ParallelKittens: Systematic and Practical Simplification of Multi-GPU AI Kernels
Stuart H. Sul, Simran Arora, Benjamin F. Spector, Christopher Ré
TL;DR
ParallelKittens reframes multi-GPU kernel design as a small, principled space defined by transfer mechanisms, scheduling, and overheads, enabling high-performance overlap without operator-specific hacks. By introducing a minimal CUDA framework and the LCSC program template, PK achieves competitive or superior throughput compared with hand-optimized kernels and compiler-based approaches across data/tensor, sequence, and expert parallelism on Hopper and Blackwell GPUs.
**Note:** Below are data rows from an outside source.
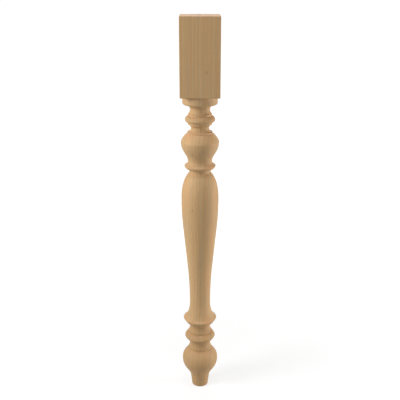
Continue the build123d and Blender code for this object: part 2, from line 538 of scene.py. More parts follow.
@dataclass(frozen=True)
class BeechFinish:
    """Bare beech, sanded and unoiled, cut so that its rings stand upright in the front."""

    name: str = "sanded_beech"
    straw: Colour = (0.700, 0.465, 0.228, 1.0)
    warm: Colour = (0.675, 0.390, 0.170, 1.0)
    grey: Colour = (0.585, 0.415, 0.232, 1.0)
    late_wood: Colour = (0.500, 0.295, 0.130, 1.0)
    ray: Colour = (0.400, 0.235, 0.100, 1.0)
    speck: Colour = (0.300, 0.165, 0.075, 1.0)
    # painted warm light, laid as patches on the sides of the bulges
    painted_warm_light: Colour = (0.735, 0.410, 0.180, 1.0)
    # painted light: the faces that face up or down are made lighter and whiter
    end_grain_painted_light: Colour = (1.120, 1.090, 1.250, 1.0)
    # darker towards the foot
    foot_darkening: Colour = (0.880, 0.855, 0.820, 1.0)
    foot_reach: tuple[float, float] = (0.115, 0.200)
    pores: Spindle = Spindle(0.0004, 0.0004, 0.005, 0.55)
    rays: Spindle = Spindle(0.0009, 0.006, 0.0026, 0.4)
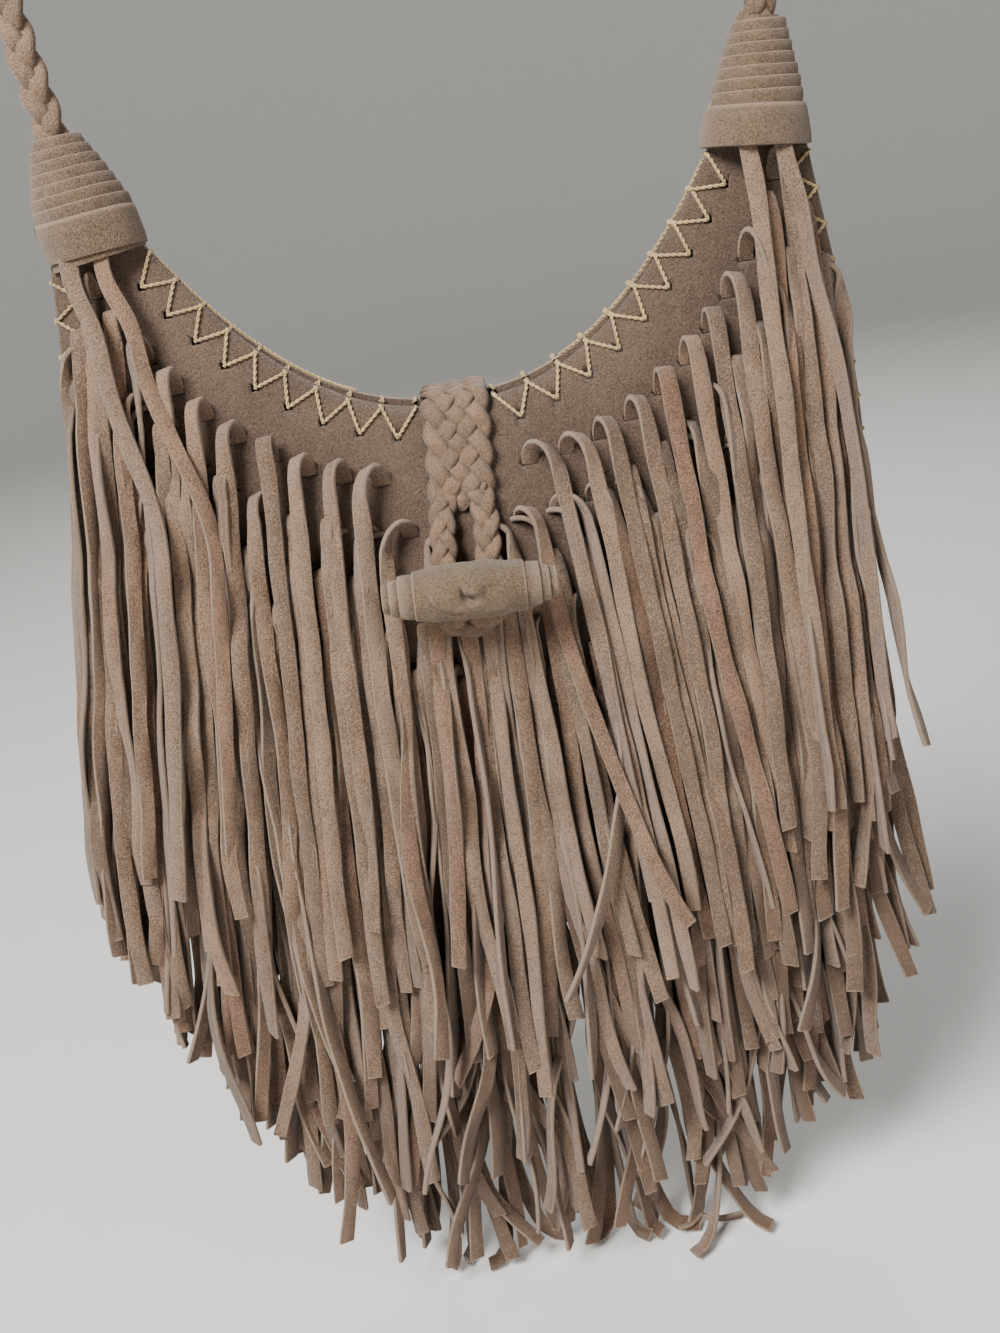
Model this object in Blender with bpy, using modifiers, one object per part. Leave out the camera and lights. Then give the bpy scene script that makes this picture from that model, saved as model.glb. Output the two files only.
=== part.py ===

The work demonstrates concrete gains, including reductions in non-overlapped communication to single-digit percentages for certain workloads and up to 4.08× speedups for sequence-parallel tasks, while maintaining low code complexity (often <50 lines of device code). PK’s abstractions—tile-based data structures, targeted transfer primitives, and a unified runtime template—offer a practical path to scalable intra-node multi-GPU performance, with open-source availability for broader adoption and further inter-node extension as future work.
Abstract
Inter-GPU communication has become a major bottleneck for modern AI workloads as models scale and improvements in hardware compute throughput outpace improvements in interconnect bandwidth. Existing systems mitigate this through compute-communication overlap but often fail to meet theoretical peak performance across heterogeneous workloads and new accelerators. Instead of operator-specific techniques, we ask whether a small set of simple, reusable principles can systematically guide the design of optimal multi-GPU kernels. We present ParallelKittens (PK), a minimal CUDA framework that drastically simplifies the development of overlapped multi-GPU kernels. PK extends the ThunderKittens framework and embodies the principles of multi-GPU kernel design through eight core primitives and a unified programming template, derived from a comprehensive analysis of the factors that govern multi-GPU performance$\unicode{x2014}$data-transfer mechanisms, resource scheduling, and design overheads. We validate PK on both Hopper and Blackwell architectures. With fewer than 50 lines of device code, PK achieves up to $2.33 \times$ speedup for data- and tensor-parallel workloads, $4.08 \times$ for sequence-parallel workloads, and $1.22 \times$ for expert-parallel workloads.